- BRIEF
Do any lines in the data below contain "objects"? If so, copy every one of them.

□ □ □ □ □ □ □

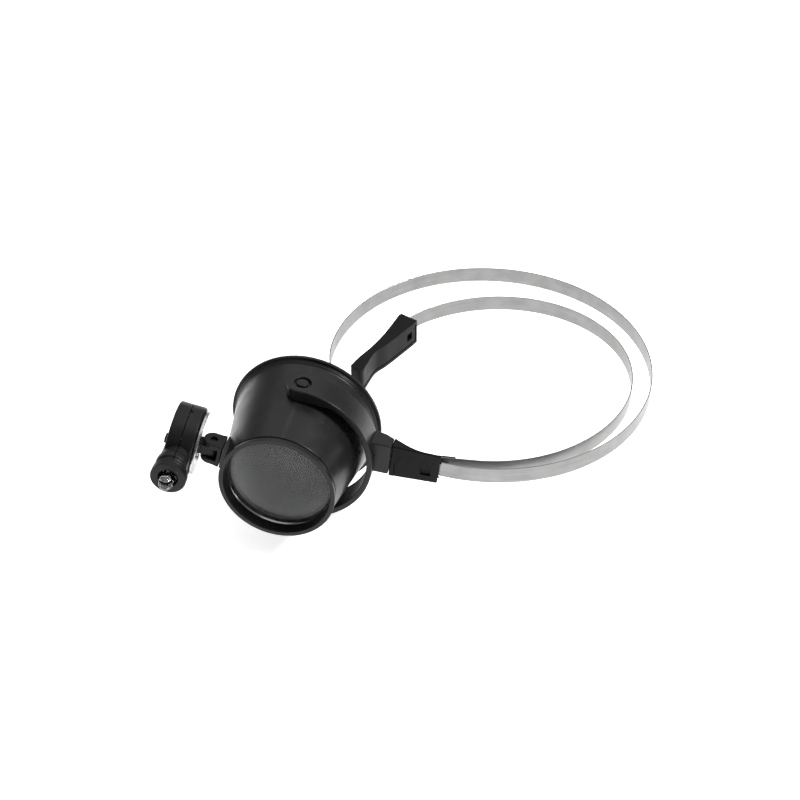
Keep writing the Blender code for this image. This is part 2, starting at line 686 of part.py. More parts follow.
def lamp_half(lamp, name, keep_outer):
    """One half of the lamp's body: a round battery case and a snout, split on the middle plane."""
    half = LAMP_HALF_THICKNESS
    chamfer = 0.6
    disc = [(0, -half), (DISC_RADIUS - chamfer, -half), (DISC_RADIUS, -half + chamfer),
            (DISC_RADIUS, half - chamfer), (DISC_RADIUS - chamfer, half), (0, half)]
    body = turned(name, disc, lamp, lamp_plastic(), (LAMP_X, DISC_Y, 0), (1, 0, 0), 44)
    tip = SNOUT_LENGTH
    collar = SNOUT_RADIUS + 0.6
    snout = [(0, 0), (SNOUT_RADIUS, 0), (SNOUT_RADIUS, tip - 4.8), (collar, tip - 4.0),
             (collar, tip - 1.9), (SNOUT_RADIUS, tip - 1.4), (SNOUT_RADIUS - 0.2, tip), (0, tip)]
    boolean(body, turned(f"guide_{name}_snout", snout, lamp, None, (LAMP_X, 0, 0), (0, -1, 0), 28), "UNION")
    cut(body,
        rod(f"guide_{name}_chamber", CHAMBER_RADIUS, -CHAMBER_HALF_DEPTH, CHAMBER_HALF_DEPTH, lamp, None,
            (LAMP_X, DISC_Y, 0), (1, 0, 0), 32),
        rod(f"guide_{name}_bore", SNOUT_BORE, 0, tip + 2, lamp, None, (LAMP_X, 0, 0), (0, -1, 0)))
    far = 30.0
    split = GAP / 2
    if keep_outer:
        cut(body, block(f"guide_{name}_waste", (LAMP_X - split, -far, -far), (far, far, far), lamp, None))
    else:
        cut(body,
            block(f"guide_{name}_waste", (-far, -far, -far), (LAMP_X + split, far, far), lamp, None),
            block(f"guide_{name}_flat", (LAMP_X + half, -far, -far), (far, far, far), lamp, None))
    return body


def lamp_shell_outer(lamp):
    """Outer half, with the slot for the switch."""
    shell = lamp_half(lamp, "lamp_shell_outer", True)
    length = SWITCH_SLOT_HALF_LENGTH
    cut(shell, block("guide_switch_slot", (LAMP_X - 6, SWITCH_Y - length, -1.4),
                     (LAMP_X - CHAMBER_HALF_DEPTH + 0.5, SWITCH_Y + length, 1.4), lamp, None))


def lamp_shell_inner(lamp):
    """Inner half, with the lug that swings between the bracket's ears."""
    shell = lamp_half(lamp, "lamp_shell_inner", False)
    face = LAMP_X + LAMP_HALF_THICKNESS
    root = face - 0.8
    half = EAR_INNER_Z - GAP
    outline = arc((0, 0), LUG_RADIUS, -90, 90, 12) + [(root, LUG_RADIUS), (root, -LUG_RADIUS)]
    boolean(shell, prism("guide_lug", outline, -half, half, lamp, None), "UNION")
    cut(shell,
        rod("guide_lug_bore", HINGE_PIN_RADIUS + GAP, -6, 6, lamp, None, segments=16),
        rod("guide_plate_screw_bore", 0.8, face - 1.5, face + 3, lamp, None,
            (0, PLATE_SCREW_Y, 0), (1, 0, 0), 12))


def lamp_side_plate(lamp):
    """Bright round plate on the side that faces the cup, notched round the lug."""
    face = LAMP_X + LAMP_HALF_THICKNESS + GAP
    top = face + PLATE_THICKNESS
    profile = [(0, face), (PLATE_RADIUS, face), (PLATE_RADIUS, top), (0, top)]
    plate = turned("lamp_side_plate", profile, lamp, plated_steel(), (0, DISC_Y, 0), (1, 0, 0), 40)
    notch = LUG_RADIUS + GAP
    cut(plate,
        block("guide_plate_notch", (face - 1, -notch, -EAR_INNER_Z), (face + 3, notch, EAR_INNER_Z),
              lamp, None),
        rod("guide_plate_hole", 0.8, face - 2, face + 3, lamp, None, (0, PLATE_SCREW_Y, 0), (1, 0, 0), 12))


def plate_screw(lamp):
    """Screw that holds the plate to the inner shell."""
    under_head = LAMP_X + LAMP_HALF_THICKNESS + PLATE_THICKNESS + 2 * GAP
    profile = [(0, under_head - 2.4), (0.5, under_head - 2.4), (0.5, under_head), (1.3, under_head),
               (1.3, under_head + 0.5), (0, under_head + 0.5)]
    turned("plate_screw", profile, lamp, plated_steel(), (0, PLATE_SCREW_Y, 0), (1, 0, 0), 12)


def lamp_nose_ring(lamp):
    """Collar that closes the snout round the LED."""
    start = SNOUT_LENGTH + GAP
    end = NOSE_LENGTH
    profile = [(SNOUT_BORE, start), (NOSE_RADIUS - 0.3, start), (NOSE_RADIUS, start + 0.3),
               (NOSE_RADIUS, end - 0.4), (NOSE_RADIUS - 0.4, end),
               (SNOUT_BORE + 0.2, end), (SNOUT_BORE, end - 0.2)]
    turned("lamp_nose_ring", profile, lamp, lamp_plastic(), (LAMP_X, 0, 0), (0, -1, 0), 36)


def led(lamp):
    """Clear LED with its flange, standing proud of the collar."""
    profile = [(0, LED_BASE), (LED_FLANGE_RADIUS, LED_BASE), (LED_FLANGE_RADIUS, LED_BASE + 1.0),
               (LED_RADIUS, LED_BASE + 1.0)]
    profile += [(LED_RADIUS * math.cos(turn), LED_SHOULDER + LED_RADIUS * math.sin(turn))
                for turn in (math.radians(22.5 * step) for step in range(4))]
    profile.append((0, LED_SHOULDER + LED_RADIUS))
    turned("led_bulb", profile, lamp, clear_resin(), (LAMP_X, 0, 0), (0, -1, 0), 24)


def led_leads(lamp):
    """Two leads from the LED, spread to straddle the cells."""
    beside_cells = GAP / 2 + CELL_THICKNESS + GAP + LEAD_THICKNESS / 2
    start = GAP - LED_BASE
    for sign, label, end in ((-1, "long", -2.5), (1, "short", -5.5)):
        near = LAMP_X + sign * LEAD_SPREAD
        far = LAMP_X + sign * beside_cells
        corners = ((near, start), (near, start + 2.0), (far, start + 4.5), (far, end))
        path = [Vector(corner) for corner in corners]
        prism(f"led_lead_{label}", ribbon(path, LEAD_THICKNESS / 2), -0.25, 0.25, lamp, plated_steel())


def battery(lamp):
    """Two coin cells with a spring contact and a flat contact outside the leads."""
    middle = GAP / 2
    contact = middle + CELL_THICKNESS + 2 * GAP + LEAD_THICKNESS
    for sign, label in ((-1, "outer"), (1, "inner")):
        low = middle
        high = middle + CELL_THICKNESS
        profile = [(0, low), (CELL_RADIUS - 1.2, low), (CELL_RADIUS, low + 0.4), (CELL_RADIUS, high - 0.2),
                   (CELL_RADIUS - 0.2, high), (0, high)]
        turned(f"button_cell_{label}", profile, lamp, plated_steel(), (LAMP_X, DISC_Y, 0), (sign, 0, 0), 32)
    rod("contact_plate", 5.0, contact, contact + 0.2, lamp, plated_steel(),
        (LAMP_X, DISC_Y, 0), (1, 0, 0), 24)
    dish = [(0, contact + 0.2), (0, contact), (2.0, contact), (4.5, contact + 0.3), (4.5, contact + 0.5),
            (2.0, contact + 0.2)]
    turned("contact_spring", dish, lamp, plated_steel(), (LAMP_X, DISC_Y, 0), (-1, 0, 0), 24)


def switch_slider(lamp):
    """Small sliding nub on the lamp's outer side."""
    outer = LAMP_X - LAMP_HALF_THICKNESS - 1.5
    inner = LAMP_X - CHAMBER_HALF_DEPTH - GAP
    y = SWITCH_Y - 1.0
    slider = block("switch_slider", (outer, y - 1.5, -1.1), (inner, y + 1.5, 1.1), lamp, lamp_plastic())
    soften(slider, 0.25, 2)


# ---------------------------------------------------------------- assembly

def build():
    clear_scene()
    hoops = empty("hoops")
    arm = empty("arm", hoops, ARM_ORIGIN, (0, 0, ARM_TURN))
    flip = empty("flip", arm, (SEAM_X, FLIP_AXIS_Y, 0), (CUP_PITCH, SEAM_LEAN, 0))
    pivot = empty("pivot", flip, PIVOT_FROM_SEAM)
    side = empty("lamp_side", pivot, turn=(0, LAMP_SIDE_TURN, 0))
    lamp = empty("lamp", side, LAMP_HINGE, (0, 0, LAMP_TURN))
    inner = empty("inner_hoop", arm, (RIVET_X, 0, 0))

    shell = eyecup_shell(pivot)
    bracket_pad(side, shell)
    lens(pivot)
    lens_retaining_ring(pivot)
    pivot_pins(pivot)
    yoke(pivot)
    flip_screw(flip)
    friction_washer(flip)

    front_arm(arm, hoops, flip)
    outer_band(hoops)
    end_pad("outer_end_pad", OUTER_PAD, OUTER_HOOP, hoops)
    inner_arm(inner)
    band_rivet(inner)
    strip_rivet(inner)
    inner_band(inner, hoops)
    end_pad("inner_end_pad", INNER_PAD, INNER_HOOP, hoops)

    lamp_bracket(side)
    bracket_screw(side)
    lamp_hinge_pin(side)
    lamp_shell_outer(lamp)
    lamp_shell_inner(lamp)
    lamp_side_plate(lamp)
    plate_screw(lamp)
    lamp_nose_ring(lamp)
    led(lamp)
    led_leads(lamp)
    battery(lamp)
    switch_slider(lamp)


build()
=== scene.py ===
"""Looks for the head-worn eye loupe: finely rounded mouldings, brushed strips, lens and lamp.

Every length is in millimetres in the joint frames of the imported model; MM turns it into metres.
"""
import json
import math

import bmesh
import bpy
from mathutils import Matrix, Vector


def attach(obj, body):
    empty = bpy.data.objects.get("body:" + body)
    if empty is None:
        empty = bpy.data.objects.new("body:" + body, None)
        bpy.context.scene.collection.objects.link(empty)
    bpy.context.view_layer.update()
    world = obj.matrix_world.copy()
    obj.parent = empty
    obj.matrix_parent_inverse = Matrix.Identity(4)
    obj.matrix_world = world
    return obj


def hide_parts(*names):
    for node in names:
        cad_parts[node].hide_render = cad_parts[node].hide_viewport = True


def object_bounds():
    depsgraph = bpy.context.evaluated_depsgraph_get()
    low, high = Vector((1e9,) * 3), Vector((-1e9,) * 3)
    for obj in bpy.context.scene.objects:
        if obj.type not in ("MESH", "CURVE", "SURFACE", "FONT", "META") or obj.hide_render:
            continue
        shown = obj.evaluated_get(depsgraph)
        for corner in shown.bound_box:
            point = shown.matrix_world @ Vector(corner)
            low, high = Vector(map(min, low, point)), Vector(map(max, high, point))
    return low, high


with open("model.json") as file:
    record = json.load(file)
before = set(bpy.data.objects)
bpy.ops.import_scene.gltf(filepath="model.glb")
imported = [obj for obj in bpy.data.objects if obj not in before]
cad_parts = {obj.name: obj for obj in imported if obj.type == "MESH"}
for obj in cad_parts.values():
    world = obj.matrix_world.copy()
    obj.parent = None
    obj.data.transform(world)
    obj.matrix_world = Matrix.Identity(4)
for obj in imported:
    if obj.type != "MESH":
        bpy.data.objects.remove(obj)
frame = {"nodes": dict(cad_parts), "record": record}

MM = 0.001
GAP = 0.3
TINY = 1e-6
NEARLY_STRAIGHT = 0.2
CAD_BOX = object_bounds()

# camera and room, in metres and degrees
CAMERA_PLACE = (-0.0333, -0.4274, 0.3373)
CAMERA_TURN = (50.96, 0.29, 0.0)
CAMERA_LENS = 67.5
CAMERA_NEAR = 0.01
FLOOR_DROP = 0.0006
FLOOR_GLOW = 0.75
FLOOR_RADIUS = 3.0
SKY_BRIGHT_SIDE = (0.1, 0.55, 0.83)
SKY_SPAN = (-0.7, 0.8)
SKY_LEVELS = (0.02, 0.4)
# name, place, what it is aimed at, size and watts
LIGHTS = (
    ("overhead", (-0.05, 0.3, 0.9), (-0.03, 0.0, 0.0), 1.6, 5.0),
    ("key", (0.42, -0.1, 0.55), (-0.05, -0.03, 0.0), 0.2, 6.5),
    ("side", (-0.7, 0.0, 0.3), (-0.08, -0.04, 0.0), 0.4, 0.2),
)

# eyecup, counted from the rim at the eye
CUP_LENGTH = 40.1
PIVOT_STATION = 15.3
RIM_RADIUS = 27.0
STEP_RADIUS = 25.9
CONE_START = 2.9
CONE_END = 37.3
CONE_BIG_RADIUS = 25.2
CONE_SMALL_RADIUS = 19.6
CUP_WALL = 1.7
LENS_LEDGE = 33.0
LENS_LEDGE_RADIUS = 17.2
LENS_SEAT_RADIUS = 18.4
LENS_RADIUS = 18.1
LENS_BACK_EDGE = 33.3
LENS_FRONT_EDGE = 36.2
LENS_CROWN = 2.2
LENS_STEPS = 20
RING_RADIUS = 20.0
RING_OPENING = 17.85
RING_LIP = 1.3
RING_LIP_RADIUS = 18.5

# yoke
YOKE_RADIUS = 27.1
YOKE_PLATE = 2.0
YOKE_OFFSET = 0.97
YOKE_HALF_WIDTH = 5.4
YOKE_END_CLEARANCE = 0.45
YOKE_STEPS = 140
PIN_HEAD_RADIUS = 2.0
PIN_SHANK_RADIUS = 1.2
COUNTERBORE_RADIUS = 2.95
HUB_HALF_HEIGHT = 6.1
HUB_CENTRE_Z = 4.0
HUB_FACE = 33.15
FLIP_LINE_Y = 0.4
FLIP_SHANK_RADIUS = 0.95
FLIP_HEAD_RADIUS = 2.5

# front arm
SEAM_X = 33.5
SEAM_LEAN = 7.0
ARM_END_X = 50.7
ARM_FRONT_Y = (-3.9, -5.2)
ARM_HALF_HEIGHT = (6.8, 6.2)
ARM_PANEL_DEPTH = 0.35
ARM_PANEL_TOP = 2.8
ARM_WINDOW_X = (44.0, 47.6)
ARM_WINDOW_Z = (-3.7, -0.6)
ARM_WINDOW_FLOOR = -3.75
ARM_CORE_HALF_HEIGHT = (4.1, 3.6)
RIVET_X = 43.0
RIVET_SHANK_RADIUS = 0.95
RIVET_HEAD_RADIUS = 2.0
RIVET_DISC_RADIUS = 2.8

# steel strips
STRIP_WIDTH = 6.1
STRIP_THICKNESS = 0.4
OUTER_HOOP = {
    "centre": (-2.2, 7.8), "radius": 59.3, "oval": 0.7, "phase": 110.0, "start": 251.2, "end": 172.0,
    "lead_in": 3.2, "tail_radius": 40.0, "tail_turn": 20.0, "tail_straight": 7.9,
}
INNER_HOOP = {
    "centre": (0.0, 0.0), "radius": 48.5, "oval": 1.5, "phase": 35.0, "start": 258.0, "end": 122.0,
    "lead_in": 12.8, "tail_radius": 32.0, "tail_turn": 20.0, "tail_straight": 6.0,
}
SWEEP_STEPS = 224
TAIL_STEPS = 12
STRIP_POINTS_IN_ARM = 24
STRIP_POINTS_IN_PAD = 8
STRIP_RIVET_X = 9.0
STRIP_HOLE_RADIUS = 1.0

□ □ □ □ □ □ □

- SOLUTION TO THE PROBLEM
    empty = bpy.data.objects.get("body:" + body)
        empty = bpy.data.objects.new("body:" + body, None)
        bpy.context.scene.collection.objects.link(empty)
    for obj in bpy.context.scene.objects:
before = set(bpy.data.objects)
imported = [obj for obj in bpy.data.objects if obj not in before]
        bpy.data.objects.remove(obj)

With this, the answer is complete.